**TASK DESCRIPTION:**
Set down exactly the lines of the records from the top to the line containing "return np.concatenate([[start], inside[(inside"; include both.

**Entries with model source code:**
** Begin **
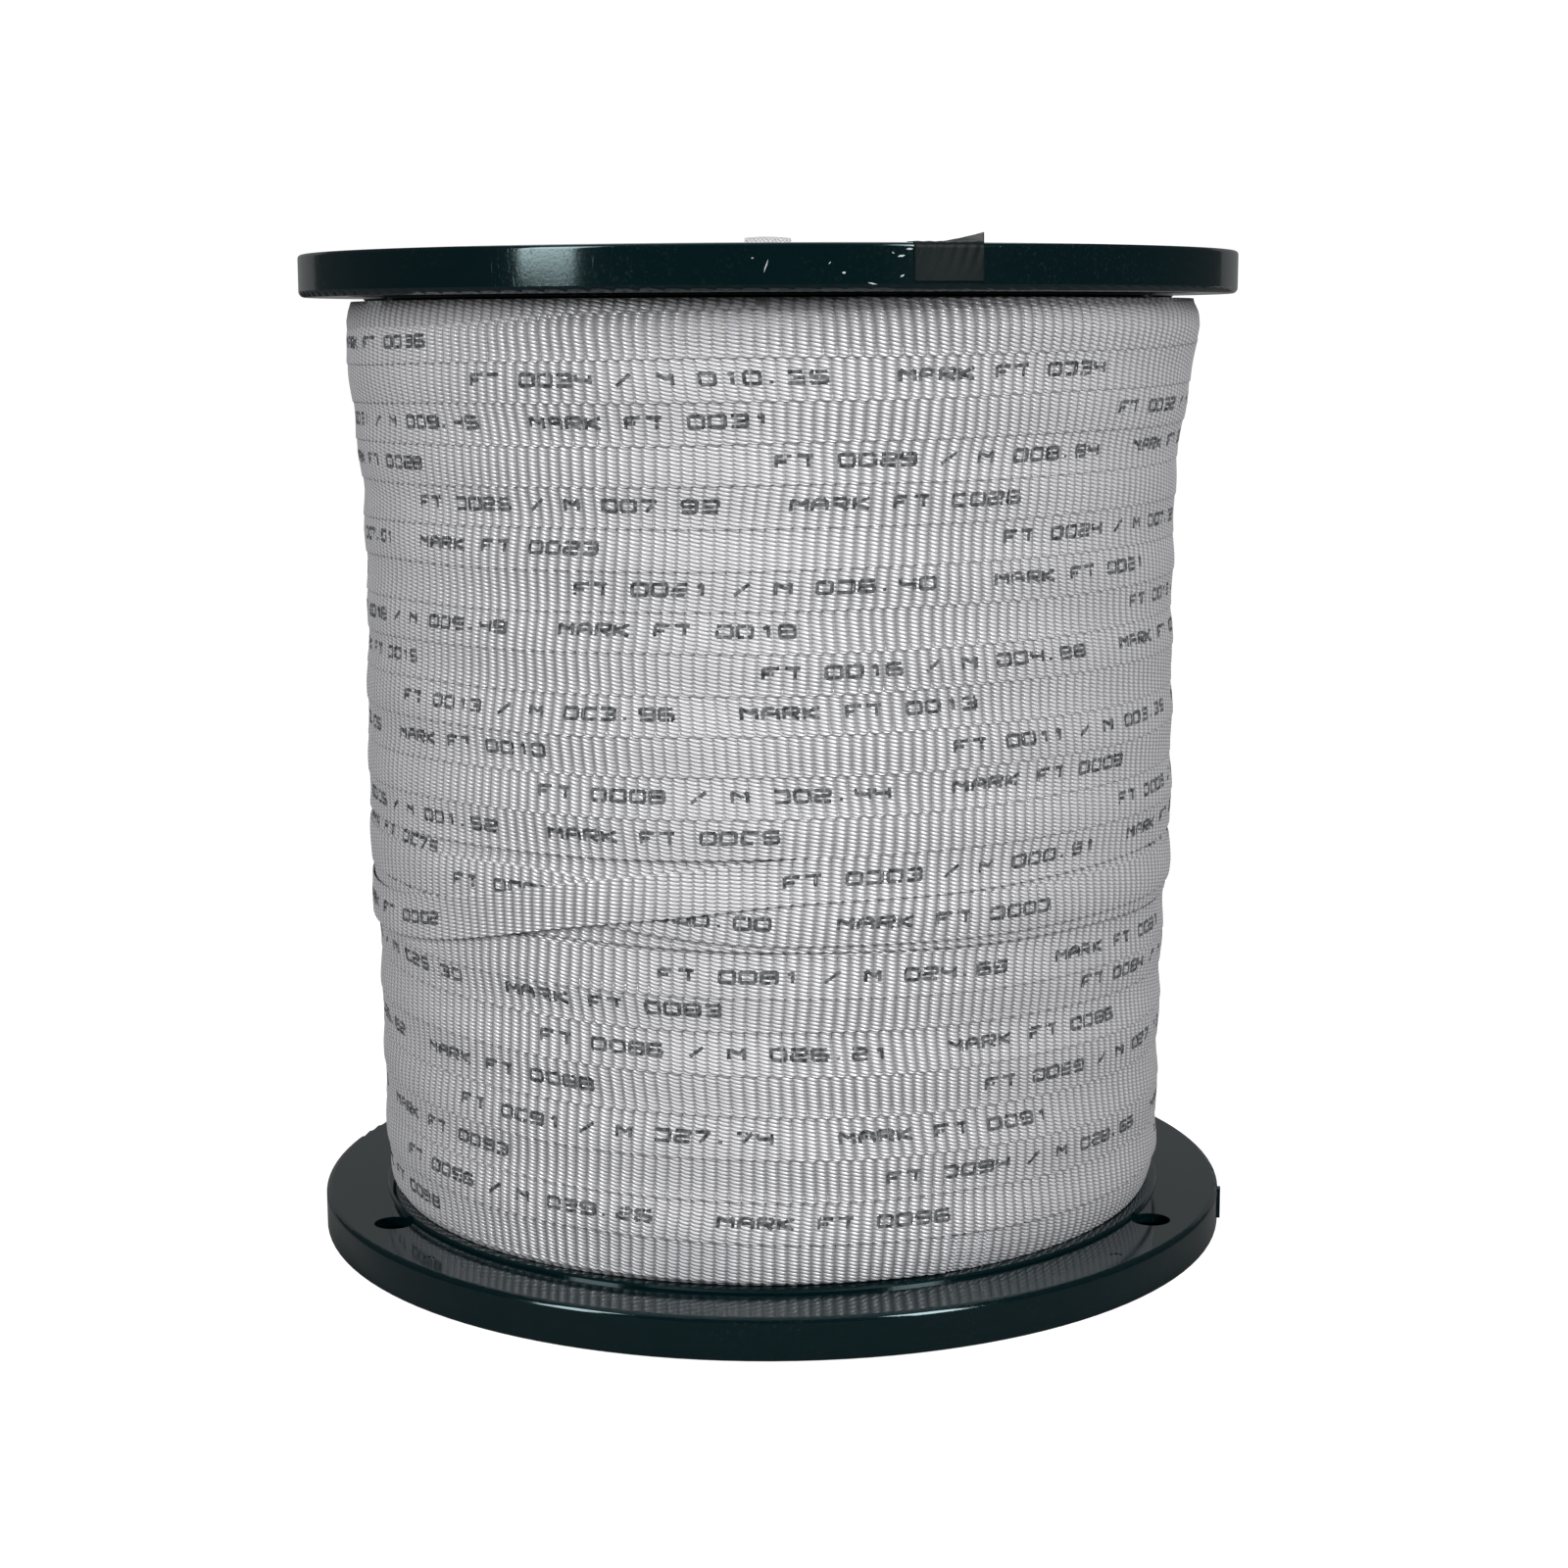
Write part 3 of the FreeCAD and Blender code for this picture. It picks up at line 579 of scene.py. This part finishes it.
def strip_slices(start, end):
    """Distances along the tape at which to cut a strip from start to end, in mm."""
    first, last = math.floor(start / RIB_PITCH), math.ceil(end / RIB_PITCH)
    ribs = np.arange(first, last)[:, None] + np.array(RIB_SLICES)[None, :]
    inside = ribs.ravel() * RIB_PITCH
    return np.concatenate([[start], inside[(inside > start + 0.3) & (inside < end - 0.3)], [end]])


def mesh_object(name, points, faces, finish, uv=None, smooth=True):
    """A mesh object from points in mm; faces are index rows of one length, uv one pair for each point."""
    mesh = bpy.data.meshes.new(name)
    mesh.from_pydata((np.asarray(points) * MM).tolist(), [], faces)
    mesh.polygons.foreach_set("use_smooth", [smooth] * len(mesh.polygons))
    if uv is not None:
        layer = mesh.uv_layers.new(name="tape_mm")
        corners = np.empty(len(mesh.loops), dtype=np.int32)
        mesh.loops.foreach_get("vertex_index", corners)
        layer.data.foreach_set("uv", np.asarray(uv, dtype=np.float32)[corners].ravel())
    mesh.materials.append(finish)
    made = bpy.data.objects.new(name, mesh)
    scene.collection.objects.link(made)
    return made


def ends_fixed(along, start, end):
    """1 along a strip, falling to 0 at both of its ends so that its cuts stay square."""
    return np.clip(np.minimum(along - start, end - along) / (3 * RIB_PITCH), 0.0, 1.0)


def strip(name, place, start, end):
    """A closed strip of tape from start to end, placed by place(along, across, rise)."""
    slices = strip_slices(start, end)
    face_along, face_across = np.meshgrid(slices, ACROSS_FACE, indexing="ij")
    strayed = face_along + rib_wander(face_along, face_across) * ends_fixed(face_along, start, end)
    face = place(strayed, scalloped(face_along, face_across), rib_relief(face_along, face_across))
    back_along, back_across = np.meshgrid(slices, ACROSS_BACK, indexing="ij")
    back = place(back_along, back_across, -TAPE_THICKNESS + EDGE_THINNING * (np.abs(back_across) > 5))
    points = np.concatenate([face, back], axis=1)
    uv = np.concatenate([
        np.stack([face_along, face_across], axis=-1), np.stack([back_along, back_across], axis=-1),
    ], axis=1)
    count, ring = points.shape[0], points.shape[1]
    here = np.arange(count - 1)[:, None] * ring + np.arange(ring)[None, :]
    beside = np.arange(count - 1)[:, None] * ring + (np.arange(ring)[None, :] + 1) % ring
    quads = np.stack([here, here + ring, beside + ring, beside], axis=-1).reshape(-1, 4).tolist()
    quads.append(list(range(ring)))
    quads.append([(count - 1) * ring + place_in_ring for place_in_ring in reversed(range(ring))])
    return mesh_object(name, points.reshape(-1, 3), quads, woven_tape, uv.reshape(-1, 2))


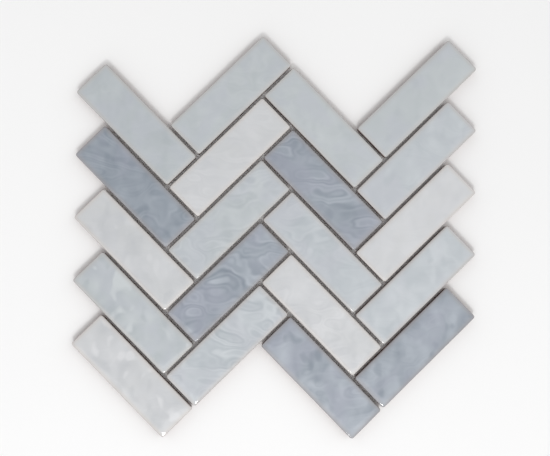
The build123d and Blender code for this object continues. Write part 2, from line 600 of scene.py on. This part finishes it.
** End **
**EXERCISE OUTPUT:**
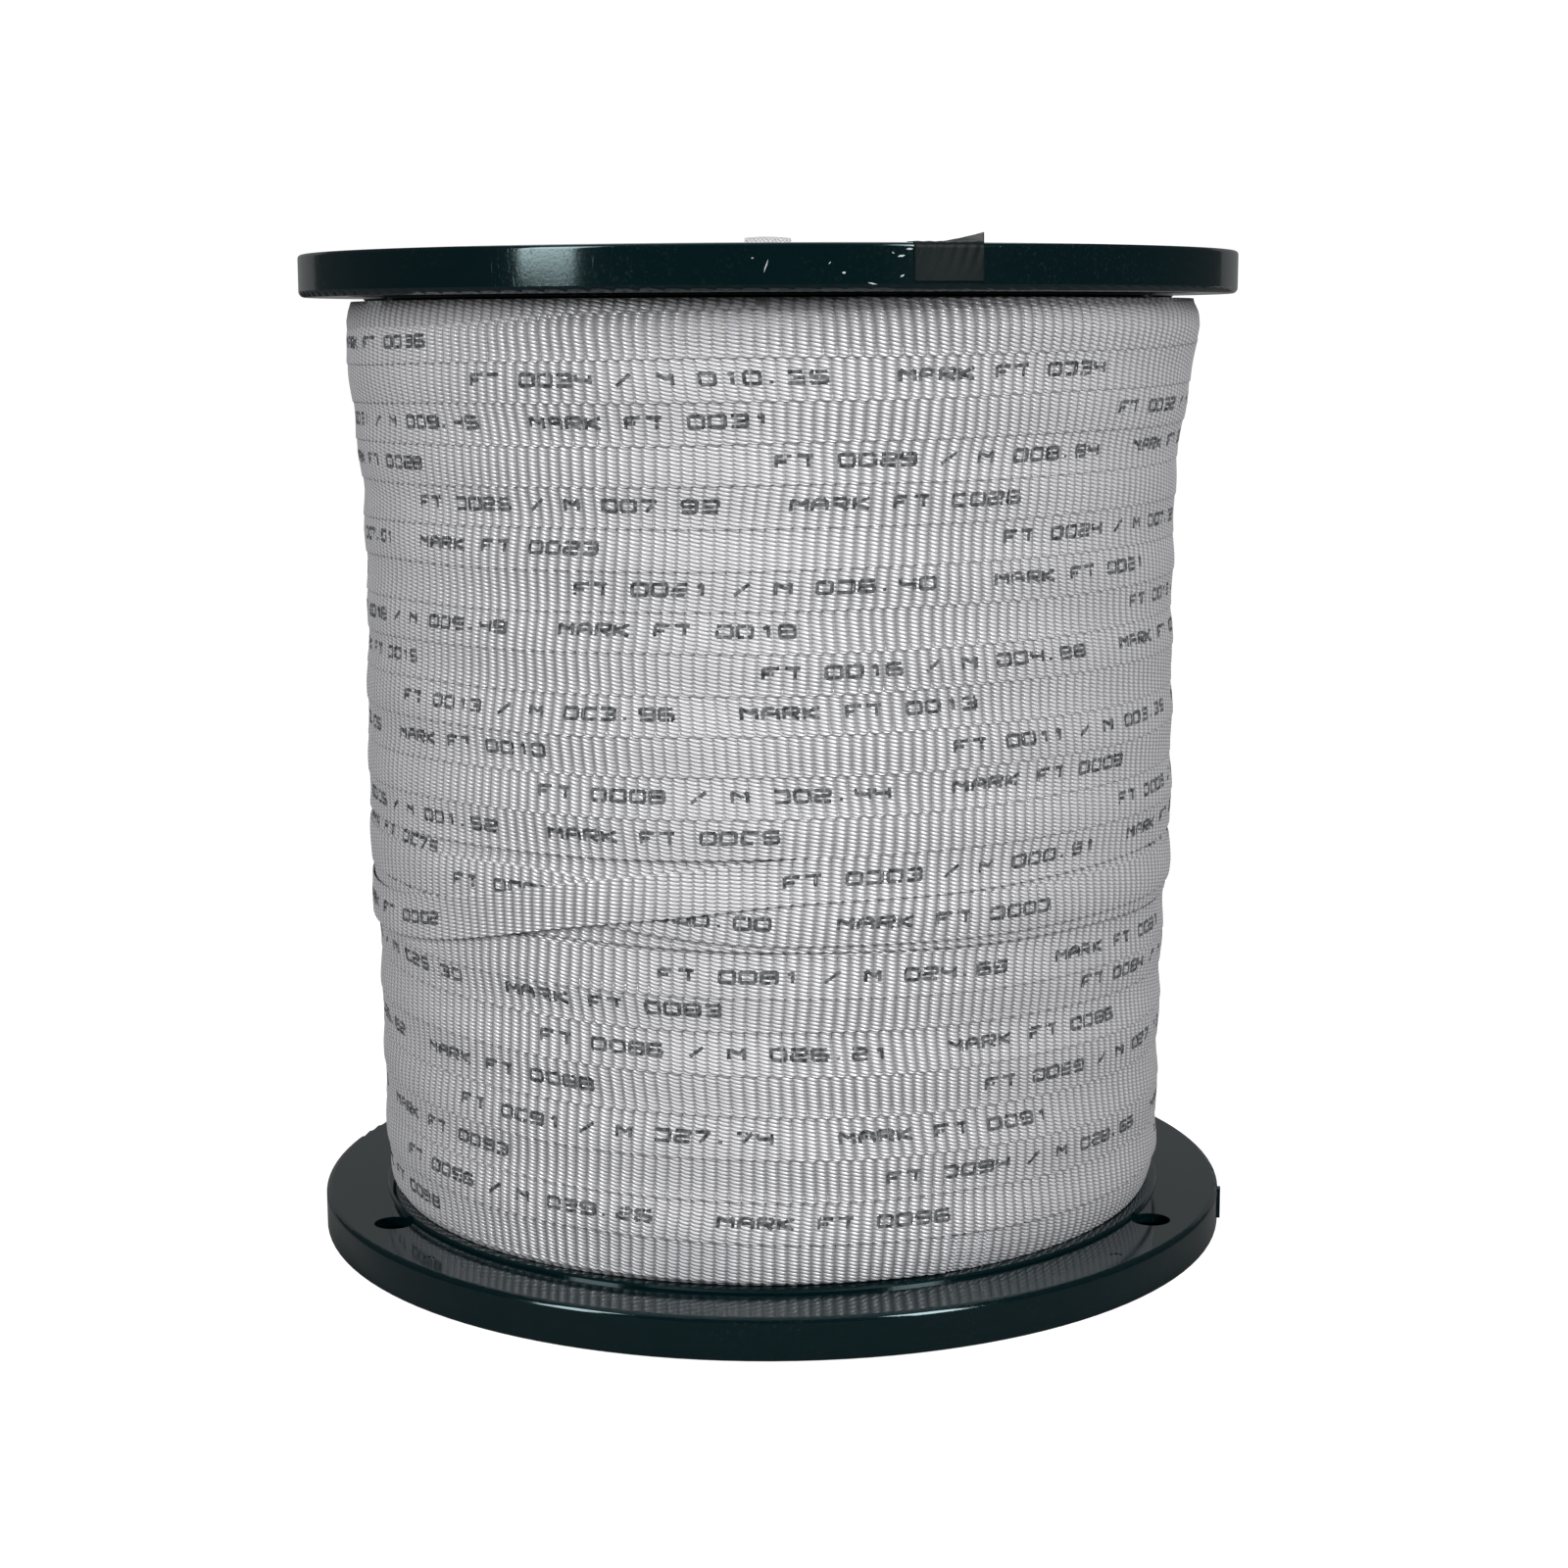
Write part 3 of the FreeCAD and Blender code for this picture. It picks up at line 579 of scene.py. This part finishes it.
def strip_slices(start, end):
    """Distances along the tape at which to cut a strip from start to end, in mm."""
    first, last = math.floor(start / RIB_PITCH), math.ceil(end / RIB_PITCH)
    ribs = np.arange(first, last)[:, None] + np.array(RIB_SLICES)[None, :]
    inside = ribs.ravel() * RIB_PITCH
    return np.concatenate([[start], inside[(inside > start + 0.3) & (inside < end - 0.3)], [end]])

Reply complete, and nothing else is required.